As a very basic step one, we need to bundle the CPython interpreter with our app. It’s only about 15MB and is highly compressible, so we can easily include the interpreter, but the standard libraries in Python make for a fairly large installation: the estimated size of Python 2.5.2 is about 180MB. Even if we compress that, it’s still a huge download and a not-so-inconsequential amount of hard drive space. The good news is that we don’t use all of the standard libraries. The even better news is that there’s a pretty simple way of extracting only the files you do need and packaging them into a much smaller distribution. The trick up our sleeve is a small program written in Python called Snakefood. It’s not perfect, but I’ll show ways to get the most out of it.
The first step, of course, is getting Snakefood and installing it. If Python is in your $PATH, just extract the source, then run:
% python setup.py install
from the Snakefood directory, which will install Snakefood to wherever your current Python installation is. You can then run it with:
% python sfood <target file>
from any directory. The target file is the main script of your program. With just that command, it will pull the dependencies from the ‘import’ statements in your main script. That’s probably not good enough, so use the option --follow, which follows all the import statements in each of the imported modules to their leaves. That gets most of what you need.
The output of running Snakefood on a target is not entirely intuitive. It is a list of tuples like the following:
((<source_package_root>, <source_file.py>), (<dest_package_root>, <dest_file.py>))
But sometimes the entry looks like this:
((<source_package_root>, <source_file.py>), (None, None))
It may be tempting, but you can’t skip these lines.
The format of the dependencies tells you that <source_file.py> depends on <dest_file.py>, so you need to preserve it in your pared-down distribution. For us, this is as simple as making a new directory called dist/, and copying the file at path os.path.join(<dest_package_root>, <dest_file.py>) into it. You can make a list of these files directly from the Snakefood output (piped from stdin) with the following script:
import sys
import os
files = set()
for dep in map(eval, sys.stdin):
if dep[1][0] is not None:
path = os.path.join(dep[1][0], dep[1][1])
files.add(path)
else:
path = os.path.join(dep[0][0], dep[0][1])
files.add(path)
Now take this set of files and copy them into your new directory. Preserving the directory hierarchy is nontrivial, but not that hard. Hopefully, you have already created a custom Python installation so that all of the relevant files are in one place anyway. From there, you must find the root of the dependency tree. My custom Python installation is at /Users/matthewmoskwa/ExpanDrive/python, so on each path in the file set, I split on 'python' and copy the new path into the dist/ directory (making sure to create new directory nodes first):
import shutil
for fi in files:
distPath = os.path.join('dist', fi.split("python")[1])

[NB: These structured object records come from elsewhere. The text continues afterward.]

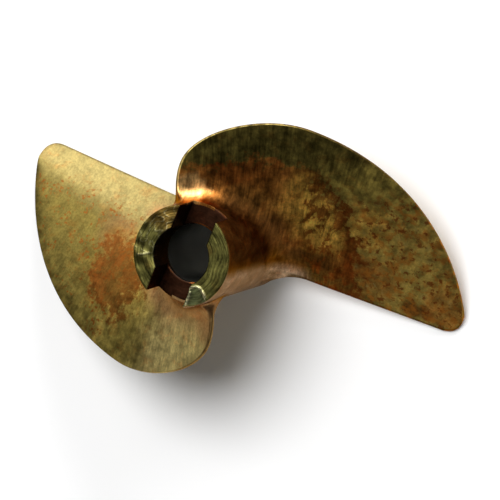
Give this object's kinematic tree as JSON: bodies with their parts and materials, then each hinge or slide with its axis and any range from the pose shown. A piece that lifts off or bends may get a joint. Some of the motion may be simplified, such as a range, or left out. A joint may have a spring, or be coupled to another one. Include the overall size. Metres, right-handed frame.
{
  "type": "boat propeller",
  "caption": "Small two-bladed brass boat propeller with swept, twisted blades on a bored hub that has a drive slot across its forward end.",
  "frame": {"origin": "on the shaft axis, level with the lowest points of the blades", "axes": "+Z along the shaft axis to the slotted forward face of the hub; the drive slot runs along Y; the blade tips lie about +X and -X"},
  "size_m": [0.0398, 0.0248, 0.0155],
  "materials": {
    "hub_brass": "turned and milled brass, tarnished green-gold",
    "blade_brass": "brushed brass with heat tint and small corrosion spots",
    "braze": "smooth, copper-red from heat",
    "liner_metal": "dark, oily, reamed"
  },
  "bodies": {
    "root": {"hub": "hub_brass", "bore_liner": "liner_metal", "blade_1": "blade_brass", "blade_2": "blade_brass", "braze_fillet_1": "braze", "braze_fillet_2": "braze"}
  },
  "joints": []
}
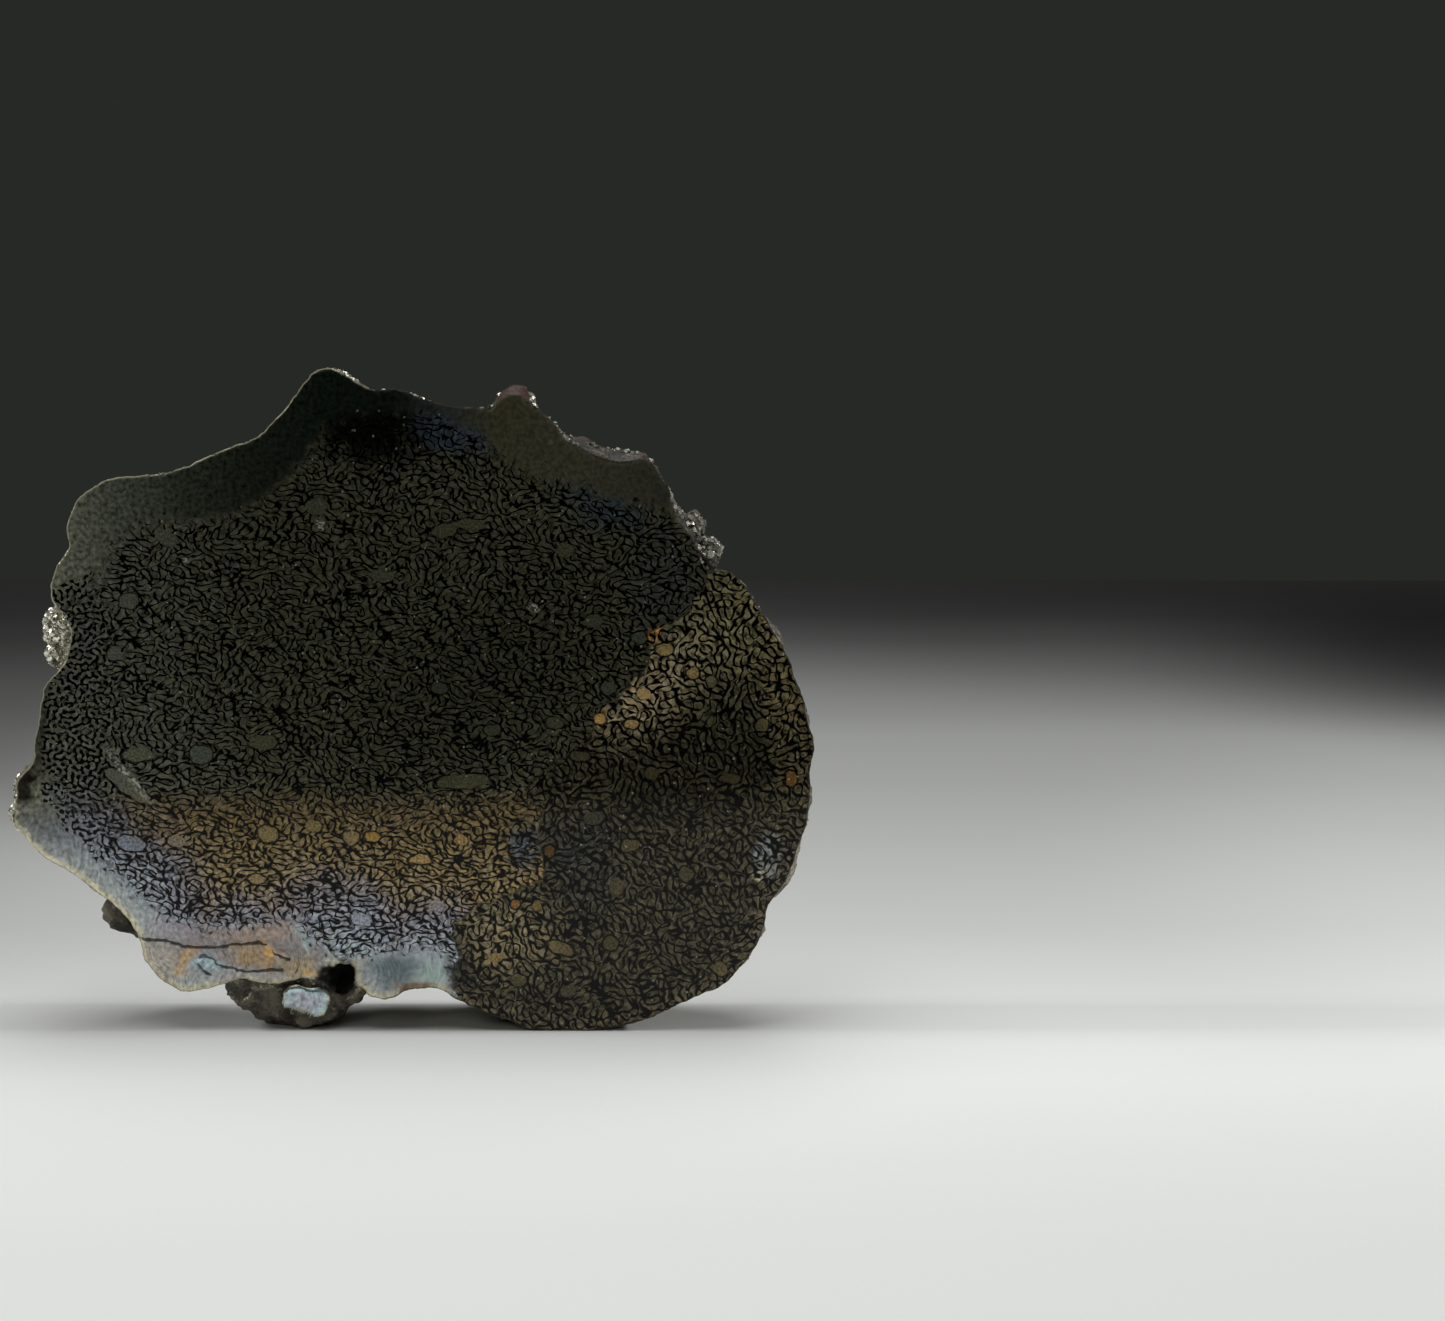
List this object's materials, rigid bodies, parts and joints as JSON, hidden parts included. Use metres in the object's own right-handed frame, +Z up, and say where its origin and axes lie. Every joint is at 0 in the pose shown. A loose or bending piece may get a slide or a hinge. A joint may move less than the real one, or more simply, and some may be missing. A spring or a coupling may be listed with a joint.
{
  "type": "fossil pliosaur bone",
  "caption": "Upright slab of pyritised pliosaur bone with a flat polished face, a lumpy crusted rim and two natural feet.",
  "frame": {"origin": "on the surface that the slab stands on, below the middle of its bounding box", "axes": "-Y out of the polished face, +X to the right as the polished face is looked at, +Z up"},
  "size_m": [0.144, 0.018, 0.1185],
  "materials": {
    "pyritised_bone": "polished metallic bone mesh on the face, rough crusted rim, dull dark matrix on the foot"
  },
  "bodies": {
    "root": {"pliosaur_bone_slab": "pyritised_bone"}
  },
  "joints": []
}
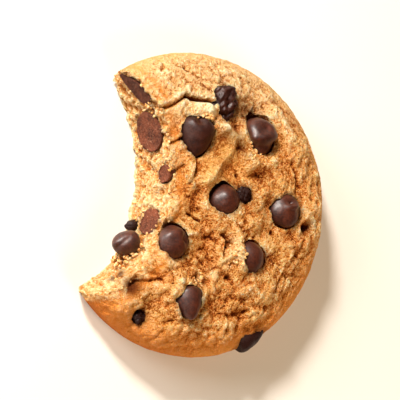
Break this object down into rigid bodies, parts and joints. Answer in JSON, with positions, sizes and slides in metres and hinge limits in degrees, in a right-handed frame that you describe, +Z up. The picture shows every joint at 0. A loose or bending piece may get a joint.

if not os.path.exists(os.path.dirname(distPath)):
os.makedirs(os.path.dirname(distPath))
shutil.copy(fi, distPath)
At this point, the writer of Snakefood claims 99% accuracy. I haven’t measured that claim, but I have found a major drawback: Snakefood misses all __init__.py files, and therefore any import statements in those files. Rather than being smart about it, I just use os.walk() to find all the __init__.py files and copy them into dist/. I then ru my code from dist/ and look for ImportErrors. When I see one, I modify my script to manually copy the missing file to dist/. Not perfect, but it works, and it’s still much faster than doing the whole thing by hand.
The final step is to compile all of the files down to .pyo and remove all the .py and .pyc files. We use a Python script called compileall.py, located in the standard library, to compile, and then
% find . -type f -name '*.pyc' -print0 | xargs -0 rm -rdf
to remove the files. Make sure to run compileall.py with the -OO option to get rid of docstrings and other unnecessary stuff.
Until someone writes an OS in Python or all OSes are guaranteed to have Python installed, this is a pretty good way to distribute Python code to the masses. The next step, actually getting it to run like an application, is up to you, though py2app and py2exe can certainly help.